• **YOUR INSTRUCTIONS**
Reproduce all of the material exactly as shown.

• **DATA SECTION**
═══

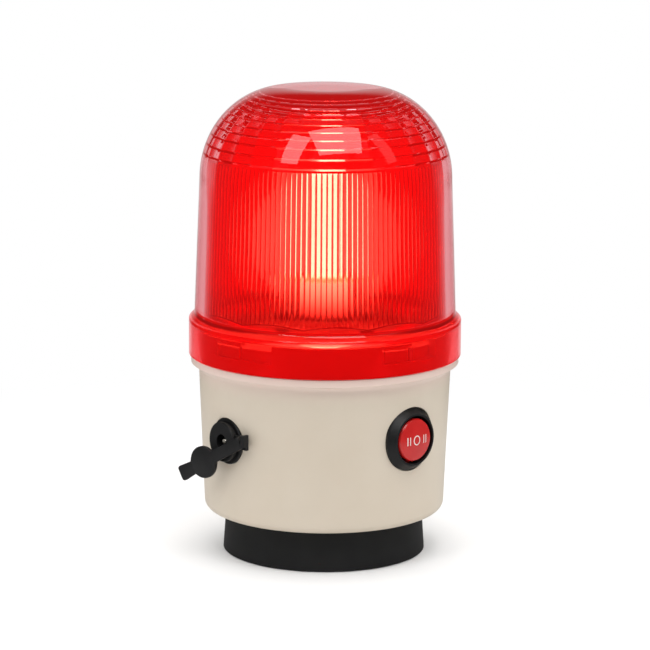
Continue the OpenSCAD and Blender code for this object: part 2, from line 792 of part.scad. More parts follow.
// Washer under the reflector gear
module thrust_washer() {
    color("#e6e3da") translate([0, 0, deck_top + post_flange_t])
        tube(bush_r + slip, post_flange_r - 0.3, washer_t);
}

// Ring that keeps the gear on its bush
module retaining_ring() {
    color("#4a4d52") translate([0, 0, ring_z]) difference() {
        tube(post_r - ring_groove + 0.05, bush_r + 1.2, ring_t);
        translate([-1.5, -bush_r - 3, -1]) cube([3, bush_r, ring_t + 2]);
    }
}

// White gear that turns the reflector
module reflector_gear() {
    color("#efece2") translate([0, 0, gear_z]) difference() {
        union() {
            linear_extrude(gear_t) polygon(gear_points(gear_teeth));
            cylinder(r = hub_r, h = gear_t + hub_h);
        }
        translate([0, 0, -1]) cylinder(r = gear_bore_r, h = gear_t + hub_h + 2);
        for (p = foot_screws) translate([p.x, p.y, 1]) cylinder(r = foot_screw_r + thread_gap, h = gear_t);
    }
}

// Profile of the dish from its middle to a radius, moved back by a depth
function dish_line(r1, d, n) = [for (i = [0:n]) let (r = r1 * i / n) [r, r * r / 4 / focus - d]];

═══

• **SOLUTION FOR THIS PROBLEM**
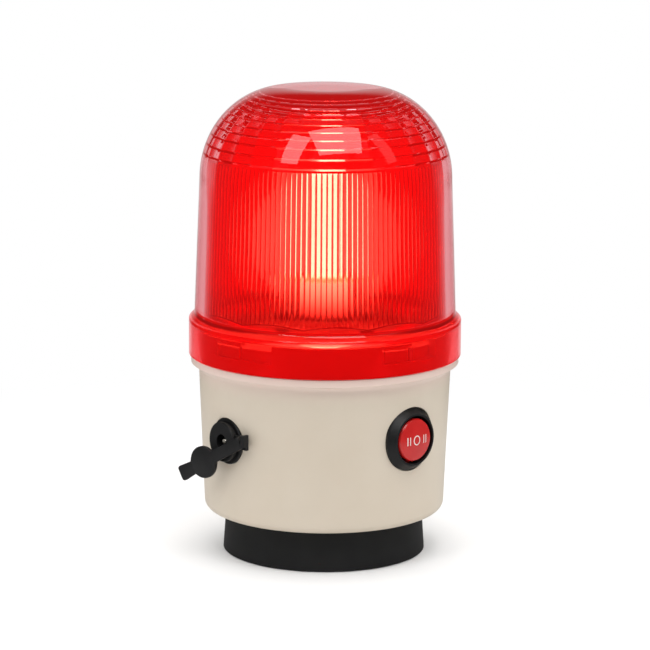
Continue the OpenSCAD and Blender code for this object: part 2, from line 792 of part.scad. More parts follow.
// Washer under the reflector gear
module thrust_washer() {
    color("#e6e3da") translate([0, 0, deck_top + post_flange_t])
        tube(bush_r + slip, post_flange_r - 0.3, washer_t);
}

// Ring that keeps the gear on its bush
module retaining_ring() {
    color("#4a4d52") translate([0, 0, ring_z]) difference() {
        tube(post_r - ring_groove + 0.05, bush_r + 1.2, ring_t);
        translate([-1.5, -bush_r - 3, -1]) cube([3, bush_r, ring_t + 2]);
    }
}

// White gear that turns the reflector
module reflector_gear() {
    color("#efece2") translate([0, 0, gear_z]) difference() {
        union() {
            linear_extrude(gear_t) polygon(gear_points(gear_teeth));
            cylinder(r = hub_r, h = gear_t + hub_h);
        }
        translate([0, 0, -1]) cylinder(r = gear_bore_r, h = gear_t + hub_h + 2);
        for (p = foot_screws) translate([p.x, p.y, 1]) cylinder(r = foot_screw_r + thread_gap, h = gear_t);
    }
}

// Profile of the dish from its middle to a radius, moved back by a depth
function dish_line(r1, d, n) = [for (i = [0:n]) let (r = r1 * i / n) [r, r * r / 4 / focus - d]];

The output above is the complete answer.